[Exercise objective]: Make an exact copy of the lines below.

+ + + + + + +

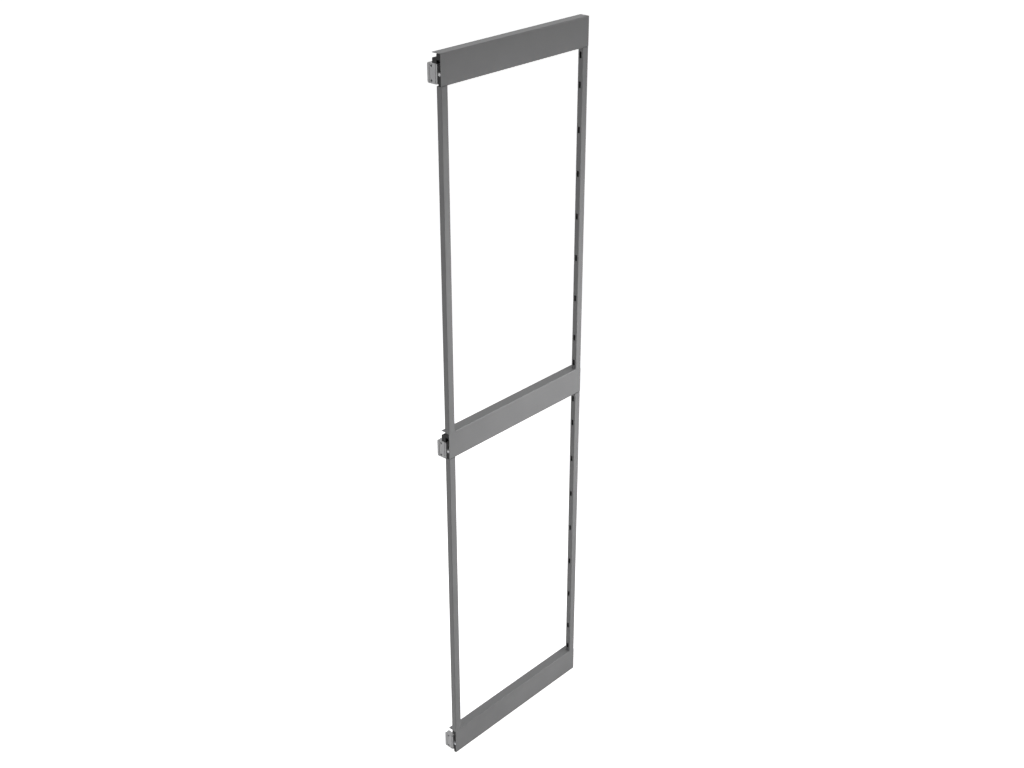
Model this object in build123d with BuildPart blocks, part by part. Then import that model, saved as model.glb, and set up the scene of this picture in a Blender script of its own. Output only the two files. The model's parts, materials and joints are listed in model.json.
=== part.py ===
from build123d import *
import os

# Pull out pantry frame: two slotted posts and three folded cover rails, carried on the
# cabinet's side wall by three telescopic runners behind the rails.
# X runs from the frame's front end, where the door is, to its rear end. Y = 0 is the
# cabinet wall, and the frame stands in front of it, towards -Y. Z is up. The origin is on
# the wall, halfway along the bottom runner and level with its screw holes.

# Whole frame
frame_length = 490.0  # front end to rear end
frame_height = 1890.0  # lower edge of the bottom rail to the top flange

# Cover rails, folded from sheet
sheet = 1.5
cover_height = 72.0
flange_depth = 26.0  # top flange, from the plate's face
return_depth = 9.0  # lower return, from the plate's face
bend_radius = 2.5  # outside of the folds
stud_diameter = 5.0
stud_length = 7.0  # stands on the back of the plate
stud_drop = 12.0  # below the top of the rail
stud_first = 30.0  # from the end of the rail
stud_spacing = 20.0

# Posts, rectangular tube
post_width = 20.0  # along X
post_depth = 15.0  # along Y
post_wall = 1.5
post_corner = 2.0
seat_gap = 0.2  # round the foot of a post, in the flange

# Hook slots in the inner faces of the posts
slot_length = 16.0
slot_width = 6.0
slot_corner = 1.5
slot_pitch = 110.0
slot_edge = 17.0  # first slot's centre from the rail
slot_step = 71.0  # least distance from the first slot to the next

# Corner blocks, which join the posts to the rails and carry the runners
block_depth = 8.5
block_length = 60.0
block_setback = 1.0  # from the end of the rail
boss_length = 18.0
boss_height = 13.5
boss_short = 1.0  # stops this far short of the back of the post
spigot_length = 8.0
spigot_gap = 0.5
spigot_lead = 1.5  # taper at the tip of the spigots
recess_length = 5.0
nut_width = 8.0  # across flats
nut_height = 4.0
nut_pocket = 10.0
core_length = 14.0  # hollows moulded in the wall side, with a rib between them
core_height = 9.0
core_depth = 5.0
core_corner = 1.5
core_spacing = 16.5
core_first = 31.0  # first hollow's middle from the end of the frame
core_drop = 24.5  # below the top of the cover rail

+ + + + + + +

[Output of the exercise]:
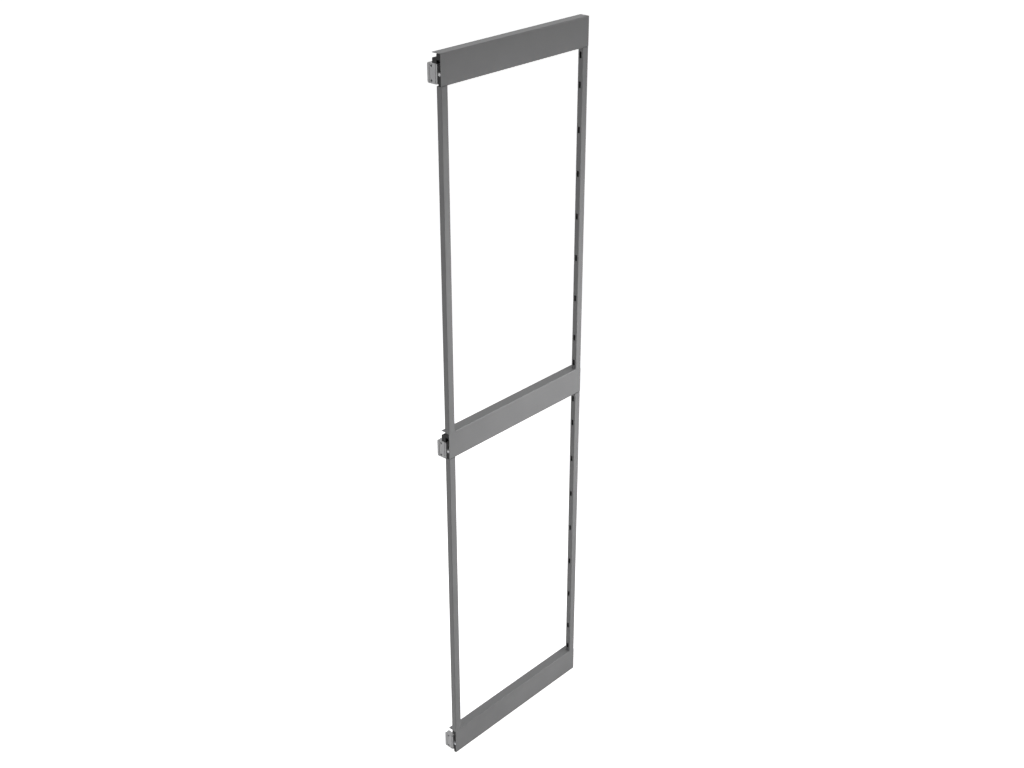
Model this object in build123d with BuildPart blocks, part by part. Then import that model, saved as model.glb, and set up the scene of this picture in a Blender script of its own. Output only the two files. The model's parts, materials and joints are listed in model.json.
=== part.py ===
from build123d import *
import os

# Pull out pantry frame: two slotted posts and three folded cover rails, carried on the
# cabinet's side wall by three telescopic runners behind the rails.
# X runs from the frame's front end, where the door is, to its rear end. Y = 0 is the
# cabinet wall, and the frame stands in front of it, towards -Y. Z is up. The origin is on
# the wall, halfway along the bottom runner and level with its screw holes.

# Whole frame
frame_length = 490.0  # front end to rear end
frame_height = 1890.0  # lower edge of the bottom rail to the top flange

# Cover rails, folded from sheet
sheet = 1.5
cover_height = 72.0
flange_depth = 26.0  # top flange, from the plate's face
return_depth = 9.0  # lower return, from the plate's face
bend_radius = 2.5  # outside of the folds
stud_diameter = 5.0
stud_length = 7.0  # stands on the back of the plate
stud_drop = 12.0  # below the top of the rail
stud_first = 30.0  # from the end of the rail
stud_spacing = 20.0

# Posts, rectangular tube
post_width = 20.0  # along X
post_depth = 15.0  # along Y
post_wall = 1.5
post_corner = 2.0
seat_gap = 0.2  # round the foot of a post, in the flange

# Hook slots in the inner faces of the posts
slot_length = 16.0
slot_width = 6.0
slot_corner = 1.5
slot_pitch = 110.0
slot_edge = 17.0  # first slot's centre from the rail
slot_step = 71.0  # least distance from the first slot to the next

# Corner blocks, which join the posts to the rails and carry the runners
block_depth = 8.5
block_length = 60.0
block_setback = 1.0  # from the end of the rail
boss_length = 18.0
boss_height = 13.5
boss_short = 1.0  # stops this far short of the back of the post
spigot_length = 8.0
spigot_gap = 0.5
spigot_lead = 1.5  # taper at the tip of the spigots
recess_length = 5.0
nut_width = 8.0  # across flats
nut_height = 4.0
nut_pocket = 10.0
core_length = 14.0  # hollows moulded in the wall side, with a rib between them
core_height = 9.0
core_depth = 5.0
core_corner = 1.5
core_spacing = 16.5
core_first = 31.0  # first hollow's middle from the end of the frame
core_drop = 24.5  # below the top of the cover rail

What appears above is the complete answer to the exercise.